Bob Nightengale at USA Today and Fabian Ardaya of The Athletic first reported the one-year, $14.25-million deal for Urías, who is in his final year of salary arbitration eligibility before free agency looms next offseason.
Urías last season was 17-7 with a National League-leading 2.16 ERA, and also led the league in adjusted ERA+ (194), with 166 strikeouts and 41 walks in 175 innings over 31 starts. That included a dominant finishing kick, allowing 14 total runs over his final 14 regular season starts.
That earned Urías his first career Game 1 start, beating the Padres in the Dodgers’ only victory of the National League Division Series.
Urías finished third in National League Cy Young Award voting, and won the Warren Spahn Award for a second consecutive year, an honor given annually by the Oklahoma Sports Hall of Fame to the best left-handed pitcher in the majors.

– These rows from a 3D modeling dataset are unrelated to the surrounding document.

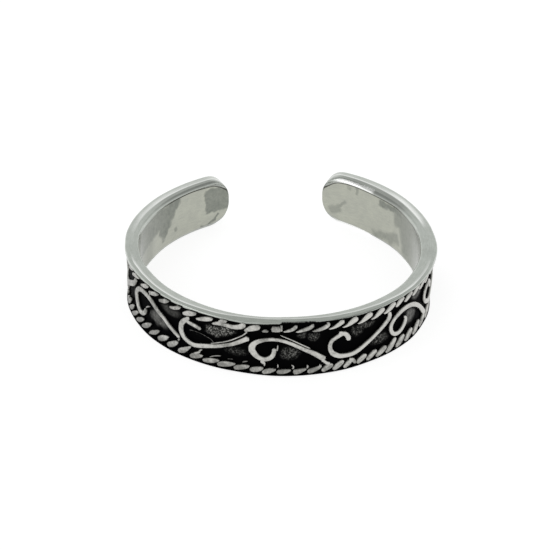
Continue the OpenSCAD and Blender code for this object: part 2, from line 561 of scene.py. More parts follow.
@dataclass(frozen=True)
class Ring:
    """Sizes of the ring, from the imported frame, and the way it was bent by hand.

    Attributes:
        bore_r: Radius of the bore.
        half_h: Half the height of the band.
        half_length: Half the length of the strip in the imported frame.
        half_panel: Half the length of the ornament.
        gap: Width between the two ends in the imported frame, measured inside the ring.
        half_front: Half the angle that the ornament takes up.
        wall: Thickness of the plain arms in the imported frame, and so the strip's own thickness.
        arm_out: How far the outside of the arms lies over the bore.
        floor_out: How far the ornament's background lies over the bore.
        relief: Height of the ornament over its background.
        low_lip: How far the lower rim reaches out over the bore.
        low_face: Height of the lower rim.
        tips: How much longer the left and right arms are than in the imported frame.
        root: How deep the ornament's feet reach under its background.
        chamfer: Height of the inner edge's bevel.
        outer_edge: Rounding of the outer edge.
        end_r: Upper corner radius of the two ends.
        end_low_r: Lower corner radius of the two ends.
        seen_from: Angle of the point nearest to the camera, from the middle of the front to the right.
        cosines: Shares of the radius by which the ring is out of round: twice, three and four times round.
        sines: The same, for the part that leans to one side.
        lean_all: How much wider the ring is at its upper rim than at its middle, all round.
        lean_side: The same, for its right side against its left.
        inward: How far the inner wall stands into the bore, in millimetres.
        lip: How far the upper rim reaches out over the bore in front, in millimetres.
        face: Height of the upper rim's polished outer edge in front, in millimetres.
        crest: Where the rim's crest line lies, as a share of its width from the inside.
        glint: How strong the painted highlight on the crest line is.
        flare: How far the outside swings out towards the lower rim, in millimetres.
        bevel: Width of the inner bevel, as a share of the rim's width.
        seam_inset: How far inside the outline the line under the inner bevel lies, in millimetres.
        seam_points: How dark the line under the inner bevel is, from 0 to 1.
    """

    bore_r: float
    half_h: float
    half_length: float
    half_panel: float
    gap: float = 5.9 * MM
    half_front: float = math.radians(98)
    wall: float = 0.83 * MM
    arm_out: float = 0.93 * MM
    floor_out: float = 0.615 * MM
    relief: float = 0.185 * MM
    low_lip: float = 0.83 * MM
    low_face: float = 0.08 * MM
    tips: tuple[float, float] = (0.06 * MM, -0.01 * MM)
    root: float = 0.12 * MM
    chamfer: float = 0.21 * MM
    outer_edge: float = 0.09 * MM
    end_r: float = 1.3 * MM
    end_low_r: float = 1.6 * MM
    seen_from: float = math.radians(-2.35)
    cosines: tuple[float, ...] = (-0.0078, -0.0011, -0.0024)
    sines: tuple[float, ...] = (0.0090, 0.0073, -0.0035)
    lean_all: float = -0.018
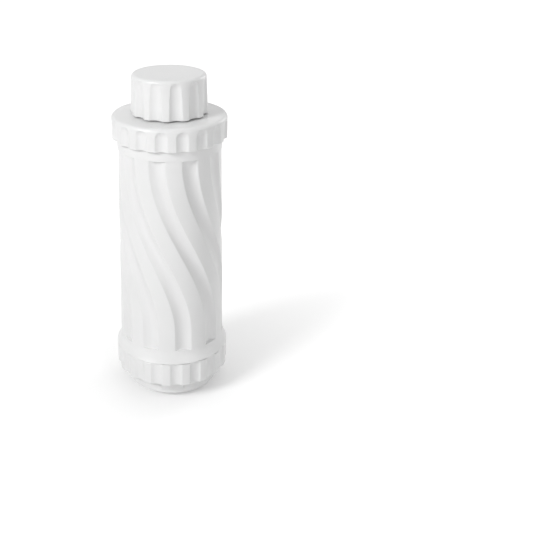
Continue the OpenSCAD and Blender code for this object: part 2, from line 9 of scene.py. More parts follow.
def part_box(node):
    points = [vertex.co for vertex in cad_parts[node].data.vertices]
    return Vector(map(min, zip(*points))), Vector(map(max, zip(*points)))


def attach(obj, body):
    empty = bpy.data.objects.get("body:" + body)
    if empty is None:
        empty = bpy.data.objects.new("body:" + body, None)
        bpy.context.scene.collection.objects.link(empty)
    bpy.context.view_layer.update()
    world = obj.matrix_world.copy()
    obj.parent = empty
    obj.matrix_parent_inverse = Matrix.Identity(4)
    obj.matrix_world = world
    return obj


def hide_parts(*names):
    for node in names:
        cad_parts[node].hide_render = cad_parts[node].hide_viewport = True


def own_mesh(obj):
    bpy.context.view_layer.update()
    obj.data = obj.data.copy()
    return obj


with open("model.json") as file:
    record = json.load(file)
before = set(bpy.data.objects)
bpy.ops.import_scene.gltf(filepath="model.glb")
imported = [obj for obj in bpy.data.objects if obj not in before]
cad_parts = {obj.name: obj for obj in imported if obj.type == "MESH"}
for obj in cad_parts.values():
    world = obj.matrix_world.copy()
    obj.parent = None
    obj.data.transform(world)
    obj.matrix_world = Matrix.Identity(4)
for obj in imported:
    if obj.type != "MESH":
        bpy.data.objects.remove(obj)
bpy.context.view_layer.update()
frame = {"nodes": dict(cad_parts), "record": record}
print("frame loaded,", len(frame["nodes"]), "nodes")

# Sizes are in millimetres and angles in degrees until a vertex is placed
mm = 0.001
columns = 720  # faces round a turned piece, half a degree each
weld = 0.0005 * mm  # points nearer than this become one
hair = 0.01  # room for rounding in tests of height and radius


def low(node):
    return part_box(node)[0].z / mm


def high(node):
    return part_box(node)[1].z / mm


# Heights that several pieces share
partingGap = 0.3
neckHeight = 8.6
capGap = 0.6
rimTop = high("bottom_cap")
parting = rimTop + partingGap
collarFoot = high("housing") - neckHeight
faceHeight = low("inlet_cap") - capGap


# An outline is a list of (radius, height)


def smoothStep(u):
    u = max(0.0, min(1.0, u))
    return u * u * (3 - 2 * u)


def smoothMin(a, b, blend):
    near = max(blend - abs(a - b), 0) / blend
    return min(a, b) - near * near * blend / 4


def smoothMax(a, b, blend):
    return -smoothMin(-a, -b, blend)


def arc(radius, height, size, start, end, steps=6):
    turns = [radians(start + (end - start) * i / steps) for i in range(steps + 1)]
    return [(radius + size * cos(t), height + size * sin(t)) for t in turns]


def line(start, end, longest):
    # the end and the points on the way to it, but not the start
    steps = max(1, ceil(hypot(end[0] - start[0], end[1] - start[1]) / longest))
    return [(start[0] + (end[0] - start[0]) * i / steps, start[1] + (end[1] - start[1]) * i / steps)
            for i in range(1, steps + 1)]


def held(outline, inset=0.25):
    # a row of points near both ends of each long stretch keeps its shading flat
    kept = []
    for start, end in zip(outline, outline[1:] + outline[:1]):
        kept.append(start)
        length = hypot(end[0] - start[0], end[1] - start[1])
        if length > 4 * inset:
            for share in (inset / length, 1 - inset / length):
                kept.append((start[0] + (end[0] - start[0]) * share,
                             start[1] + (end[1] - start[1]) * share))
    return kept


# Turned shells, and what is cut into them


def turn(bm, outline, start=0.0, closed=True, steps=columns, sectors=20):
    # one sector is spun, and the others are turned copies of it
    a = radians(start)
    sector = bmesh.new()
    verts = [sector.verts.new((r * mm * cos(a), r * mm * sin(a), z * mm)) for r, z in outline]
    pairs = list(zip(verts, verts[1:]))
    if closed:
        pairs.append((verts[-1], verts[0]))
    edges = [sector.edges.new(pair) for pair in pairs]
    bmesh.ops.spin(sector, geom=verts + edges, cent=(0, 0, 0), axis=(0, 0, 1), dvec=(0, 0, 0),
                   angle=2 * pi / sectors, steps=steps // sectors, use_merge=False,
                   use_duplicate=False)
    mesh = bpy.data.meshes.new("sector")
    sector.to_mesh(mesh)
    sector.free()
    for i in range(sectors):
        bm.from_mesh(mesh)
        mesh.transform(Matrix.Rotation(2 * pi / sectors, 4, "Z"))
    bpy.data.meshes.remove(mesh)
    bmesh.ops.remove_doubles(bm, verts=bm.verts, dist=weld)


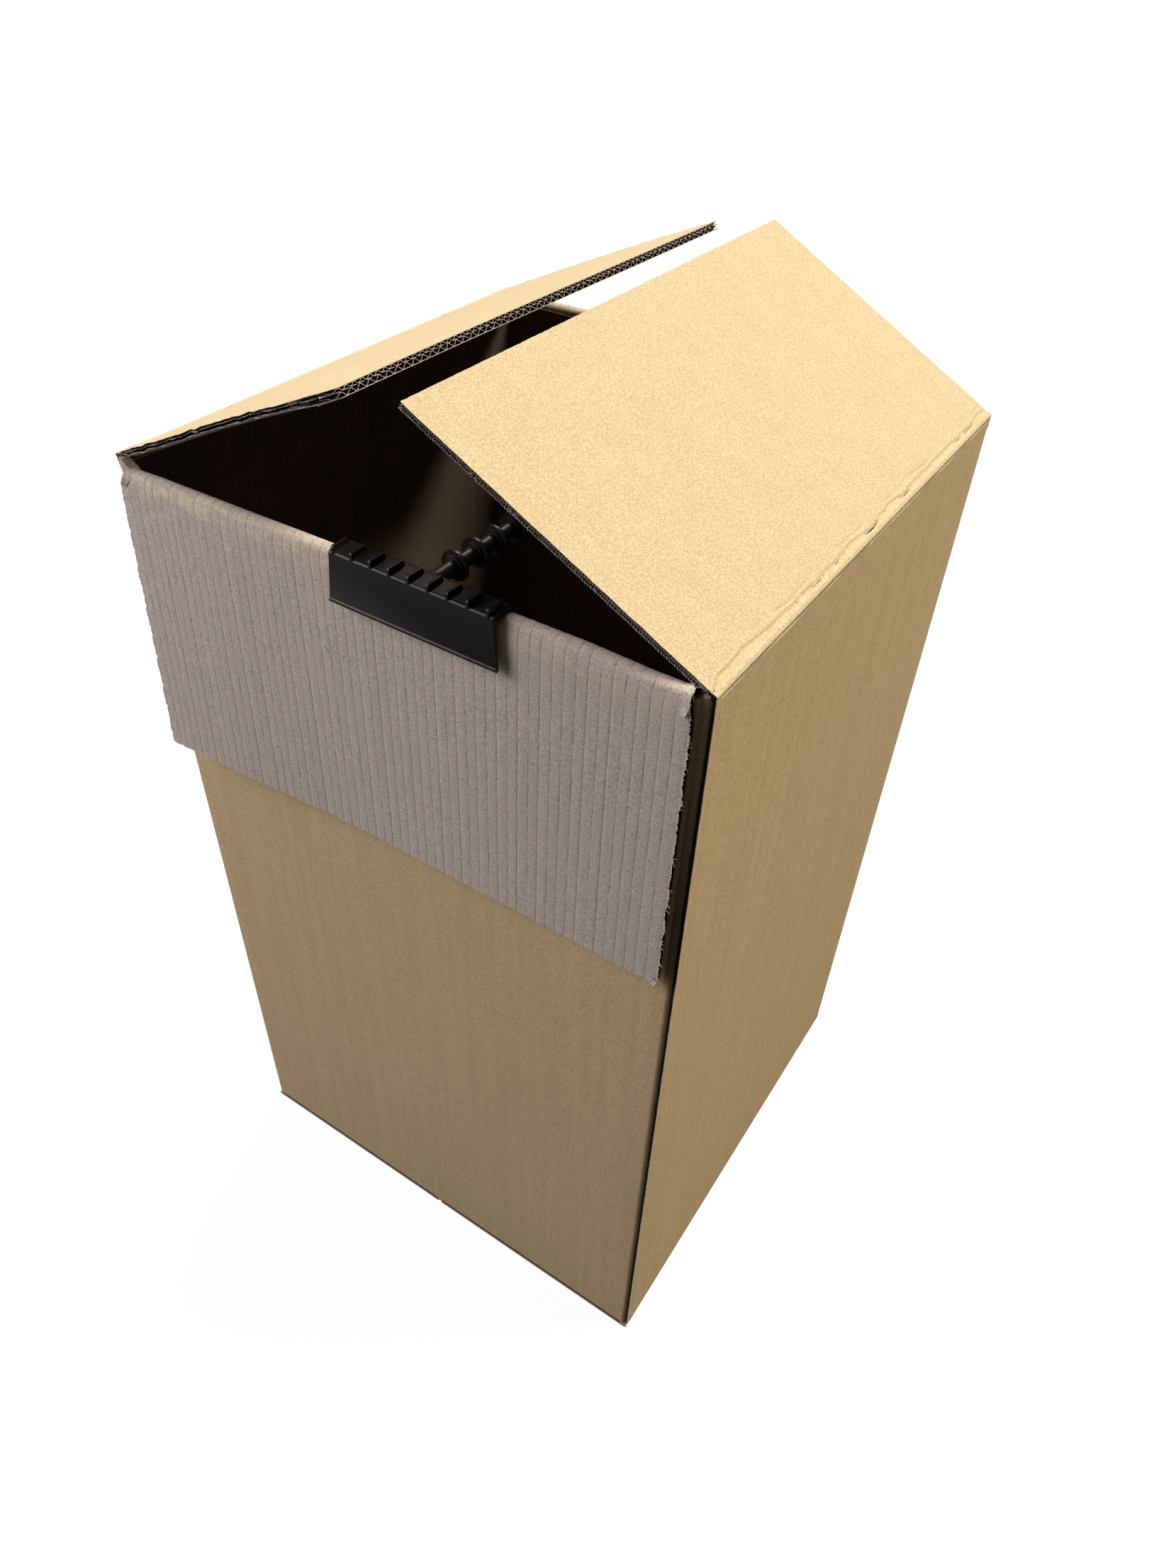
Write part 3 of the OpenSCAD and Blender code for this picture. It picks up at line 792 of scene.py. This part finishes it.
def rail():
    """The hanging rail, with its moulded edges rounded."""
    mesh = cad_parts["hanging_rail"].data.copy()
    mesh.name = "rail"
    mesh.materials.clear()
    mesh.materials.append(BLACK)
    shape = bmesh.new()
    shape.from_mesh(mesh)
    bmesh.ops.remove_doubles(shape, verts=shape.verts, dist=0.02 * MM)
    bmesh.ops.dissolve_limit(shape, angle_limit=math.radians(1), verts=shape.verts, edges=shape.edges)
    shape.to_mesh(mesh)
    shape.free()
    piece = bpy.data.objects.new("rail", mesh)
    bpy.context.scene.collection.objects.link(piece)
    bevel = piece.modifiers.new("rounding", "BEVEL")
    bevel.width = 0.4 * MM
    bevel.segments = 2
    bevel.limit_method = "ANGLE"
    bevel.angle_limit = math.radians(40)
    mesh.shade_smooth()
    mesh.set_sharp_from_angle(angle=math.radians(30))
    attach(piece, "carton")
    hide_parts("hanging_rail")


rail()


# Floor, lamps and camera
def lamp(name, place, target, size, power, colour):
    light = bpy.data.lights.new(name, "AREA")
    light.shape = "DISK"
    light.size = size
    light.energy = power
    light.color = colour
    spot = bpy.data.objects.new(name, light)
    spot.location = place
    spot.rotation_euler = (Vector(target) - Vector(place)).to_track_quat("-Z", "Y").to_euler()
    bpy.context.scene.collection.objects.link(spot)


lamp("key", (2.73, 2.8, 6.56), (0, 0, 0.6), 3.2, 625, (1.0, 0.97, 0.93))
lamp("left", (-2.55, -1.6, 1.5), (0, -0.2, 0.6), 2.4, 47, (0.72, 0.77, 1.0))
lamp("back", (-1.0, 2.4, 3.75), (0, 0, 0.75), 1.0, 48, (1.0, 0.93, 0.85))
lamp("front", (-1.9, -1.95, 2.5), (0, -0.2, 0.75), 1.8, 44, (0.89, 0.89, 1.0))


def white_floor(glow_near, glow_far):
    """Floor that the camera sees white, but for the object's soft shadow. The glows: at 0.4 and 1.6 m."""
    material = new_material("floor", (0.08, 0.08, 0.08), 0.9)
    nodes = Nodes(material)
    place = nodes.add("ShaderNodeTexCoord").outputs["Object"]
    away = nodes.add("ShaderNodeVectorMath", [(0, place)], operation="LENGTH").outputs["Value"]
    glow = nodes.ranged(away, 0.4, 1.6, glow_near, glow_far)
    seen = nodes.add("ShaderNodeLightPath").outputs["Is Camera Ray"]
    light = nodes.add("ShaderNodeEmission", [("Strength", nodes.math("MULTIPLY", glow, seen))])
    total = nodes.add("ShaderNodeAddShader", [(0, nodes.shader.outputs[0]), (1, light.outputs[0])])
    nodes.feed(nodes.tree.nodes["Material Output"].inputs["Surface"], total.outputs[0])
    return material


def studio_world(ambient):
    """White to the camera, and a soft ambient light of that strength to everything else."""
    world = bpy.data.worlds.new("studio")
    bpy.context.scene.world = world
    world.use_nodes = True
    nodes = Nodes(world)
    seen = nodes.add("ShaderNodeLightPath").outputs["Is Camera Ray"]
    back = nodes.tree.nodes["Background"]
    nodes.feed(back.inputs["Strength"], nodes.ranged(seen, 0, 1, ambient, 1))
    back.inputs["Color"].default_value = (1, 1, 1, 1)


FLOOR_HALF = 40
floor_mesh = bpy.data.meshes.new("floor")
floor_corners = [(x * FLOOR_HALF, y * FLOOR_HALF, 0) for x, y in ((-1, -1), (1, -1), (1, 1), (-1, 1))]
floor_mesh.from_pydata(floor_corners, [], [(0, 1, 2, 3)])
floor_mesh.materials.append(white_floor(0.94, 1.0))
floor = bpy.data.objects.new("floor", floor_mesh)
bpy.context.scene.collection.objects.link(floor)
studio_world(0.038)

camera = bpy.data.objects.new("camera", bpy.data.cameras.new("camera"))
camera.data.sensor_width = 36
camera.data.sensor_fit = "HORIZONTAL"
camera.data.lens = 33.931
camera.location = (0.41026, -0.64294, 1.10043)
camera.rotation_euler = Euler([math.radians(a) for a in (48.381, -2.188, 33.272)])
bpy.context.scene.collection.objects.link(camera)
bpy.context.scene.camera = camera
bpy.context.scene.view_settings.view_transform = "Standard"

With five years, 117 days of major league service time, Urías was eligible for salary arbitration for the fourth time. He earned $1 million as Super Two in 2020, among the top 22 percent of major leaguers with at least two but not yet three years of service time. That was Urías’ first year as a full-time starting pitcher, and his salaries through arbitration have risen accordingly to reflect his larger role. He earned $3.6 million in 2021, then $8 million in 2022 before this year’s $14.25 million.
Urías will be a free agent after the 2023 season, hitting the market as a 27-year-old.
I guessed a salary of $13.6 million for Urías in 2023, while MLB Trade Rumors projected the left-hander to earn $13.7 million, and Jeff Euston at Cot’s Contracts had Urías at $13.5 million.